The way out was easy. We chatted about inconsequential things: weather, our families, business in Morocco. I waded barefoot in the water as is my custom, and I laughed when he soaked the hems of his jeans in the surf.

The way back was harder. Somewhere he got the bright idea to tell me “tu me plait,” (literally, “you please me”). I laughed and said that was nice of him to say. But he started insisting, “no, really, I like you a lot, you’re very nice…”etc. Which, if you’re a guy, is exactly the wrong thing to say to me. Because it’s always the start of something awkward.

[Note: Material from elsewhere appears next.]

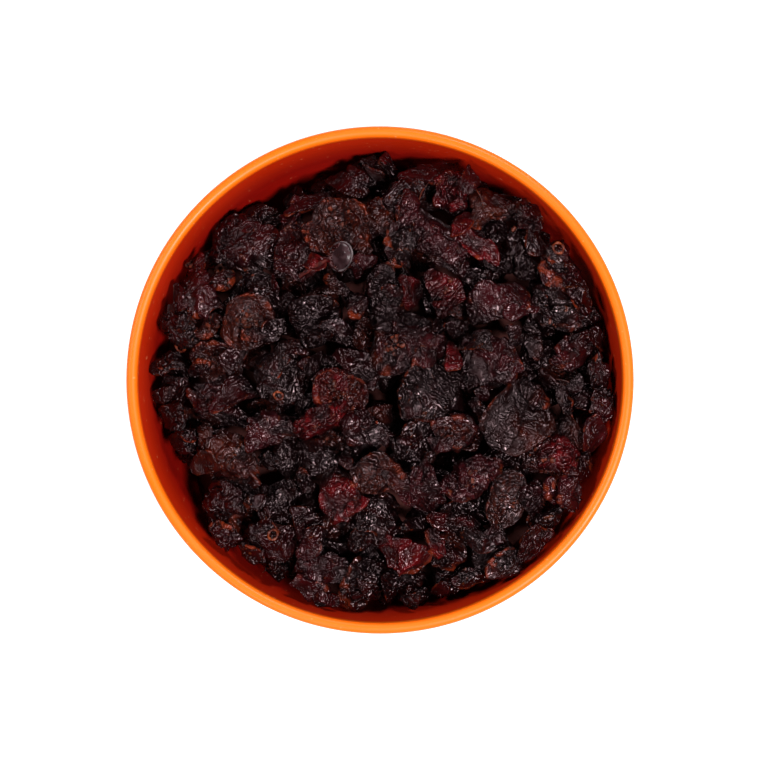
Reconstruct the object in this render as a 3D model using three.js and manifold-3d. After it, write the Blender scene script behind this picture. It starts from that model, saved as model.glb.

He continued to tell me that he wanted a relationship with me, a nice, honest relationship. And I told him, honestly, that I only wanted a lighthearted friendship, and none of this relationship stuff. And he wouldn’t accept that. He kept asking why, and I kept saying that there are lots of reasons, none of which really bear discussion at this point. And I danced my verbal dance around him, and he knew I was dancing and evading the question, and he wouldn’t accept that I wouldn’t answer. He wanted to know the main reason. But the main reason is one that I can’t tell. Because “I’m not heterosexual” is not an answer that he would be able to hear.


Thursday, June 12, 2008

An Introduction

So. This is the beginning.
I’ve been living in Morocco for about five months now, and living in a male-dominated heteronormative society is starting to drive me nuts. I’m starting this blog as an outlet for my feminist lesbian angst. You can expect semiregular posts here about gender and sexuality, women’s rights, and society and religion in general. I may eventually branch out into the best places for a lesbian to hang out in Morocco, but I have to find some places first. Wish me luck with that.